State-of-the-Art Performance:
- On MMEB, TSEmbed (7B scale) achieved 74.7% overall accuracy, surpassing the previous best (B3, 72.0%) by 2.7% and VLM2VEC by 8.9%.
- It achieved near-oracle performance on individual tasks (e.g., 91.3% on Visual Grounding), effectively closing the gap between unified and task-specific models.
- It outperformed models trained on massive external data corpora (e.g., UNITE, CAFe) despite being trained only on the standard MMEB dataset, highlighting superior data efficiency.
Generalization: The model demonstrated strong zero-shot generalization on out-of-distribution (OOD) tasks and real-world industrial scenarios (Advertising, Gaming, etc.), achieving a 21.87% gain in advertising recall compared to VLM2VEC.
Efficiency:
- Parameter Efficiency: Added only ~1.0–1.7% parameters (0.038B–0.084B) to the base model.
- Training Efficiency: Introduced minimal overhead (~20 hours extra training time), making it viable for large-scale industrial deployment.

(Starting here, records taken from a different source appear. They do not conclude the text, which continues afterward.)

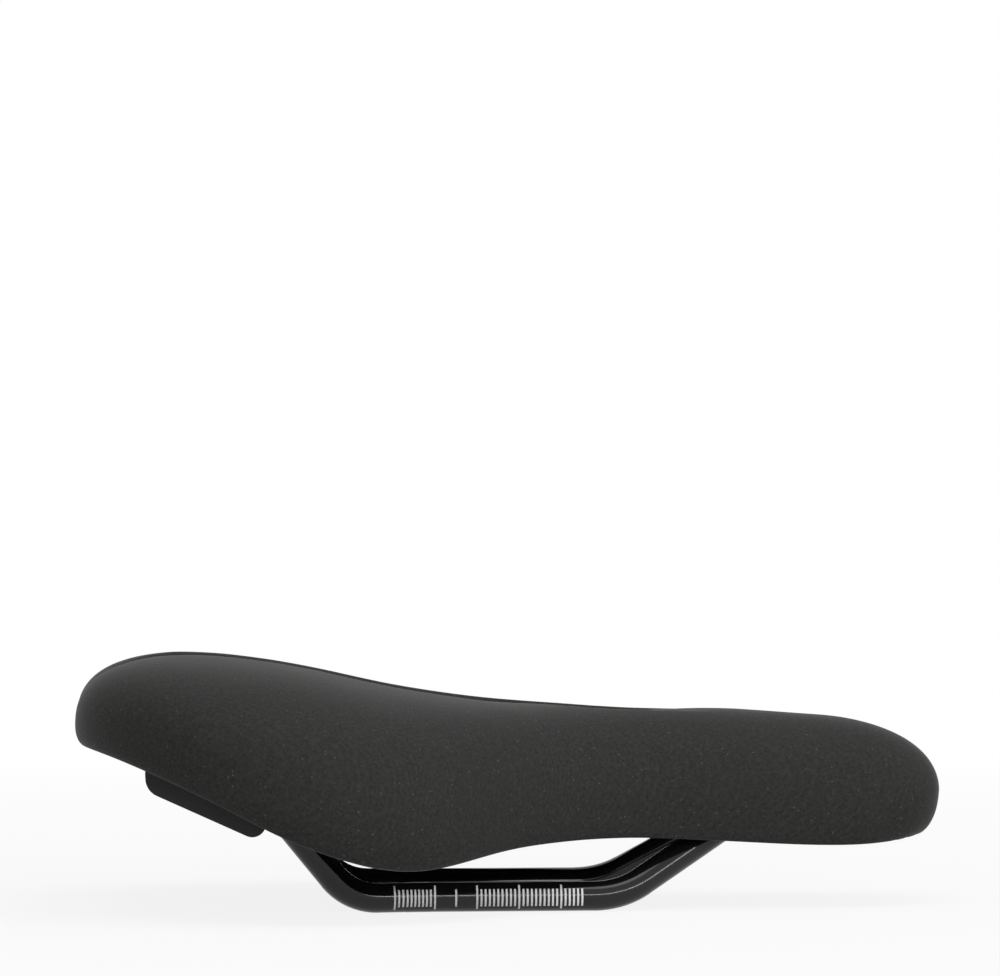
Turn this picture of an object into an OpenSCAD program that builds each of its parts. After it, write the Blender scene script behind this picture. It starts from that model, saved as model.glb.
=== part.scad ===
// Junior bicycle saddle: a soft cover over foam on a moulded base, carried by one bent steel rail.
// X runs from the tail to the nose, Y across and Z up. The rail's clamp runs lie on Z = 0,
// and the origin is under the middle of the length.

/* [Overall form] */
// Length from the tail to the tip of the nose
saddle_l = 210; // [190:1:260]
// Width across the wings
saddle_w = 128; // [118:1:160]
// Width across the sides of the nose
nose_w = 46; // [43:1:56]
// How far the tail is notched in at the middle
tail_notch = 2.2; // [0:0.1:4]

/* [Side profile] */
// Height of the crown line over the humps
hump_z = 62; // [58:0.5:75]
// Height of the crown line at mid-length, where the rider sits forward
dip_z = 49.5; // [47:0.5:60]
// Height of the crown line at the nose
nose_z = 45.5; // [44:0.5:55]
// Height of the lower edge at the tail
tail_edge_z = 39.6; // [35:0.1:46]
// Height of the lower edge where the wings hang lowest
wing_edge_z = 11.9; // [10:0.1:20]
// Height of the lower edge behind the nose, over the front legs of the rail
waist_edge_z = 17.4; // [14:0.1:20]
// Height of the lower edge along the nose
nose_edge_z = 14.9; // [12:0.1:18]

/* [Relief channel] */
// Depth of the channel down the middle
channel_d = 3.4; // [1:0.1:4.5]
// Width of the channel between the humps, across the tops of its walls
channel_w = 25; // [18:0.5:30]
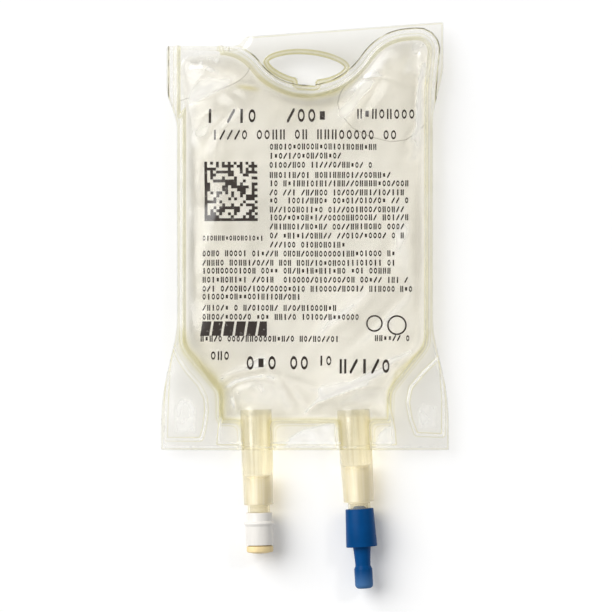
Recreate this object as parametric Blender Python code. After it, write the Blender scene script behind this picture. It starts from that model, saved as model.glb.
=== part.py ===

Ablation Studies: Confirmed that removing any component (MoE, EANS, or the Two-Stage paradigm) leads to performance degradation, validating the necessity of the full synergy.

5. Significance

TSEmbed represents a paradigm shift in universal multimodal representation learning. By moving away from the "one-size-fits-all" monolithic adapter approach, it demonstrates that conditional computation is essential for scaling MLLMs to handle diverse, conflicting tasks. The framework successfully unlocks the potential of MLLMs for universal embedding, offering a scalable, efficient, and high-performance solution that bridges the gap between specialized task models and general-purpose embeddings. This work lays the foundation for future task-level scaling in multimodal AI, enabling robust, single-model solutions for complex, multi-domain applications.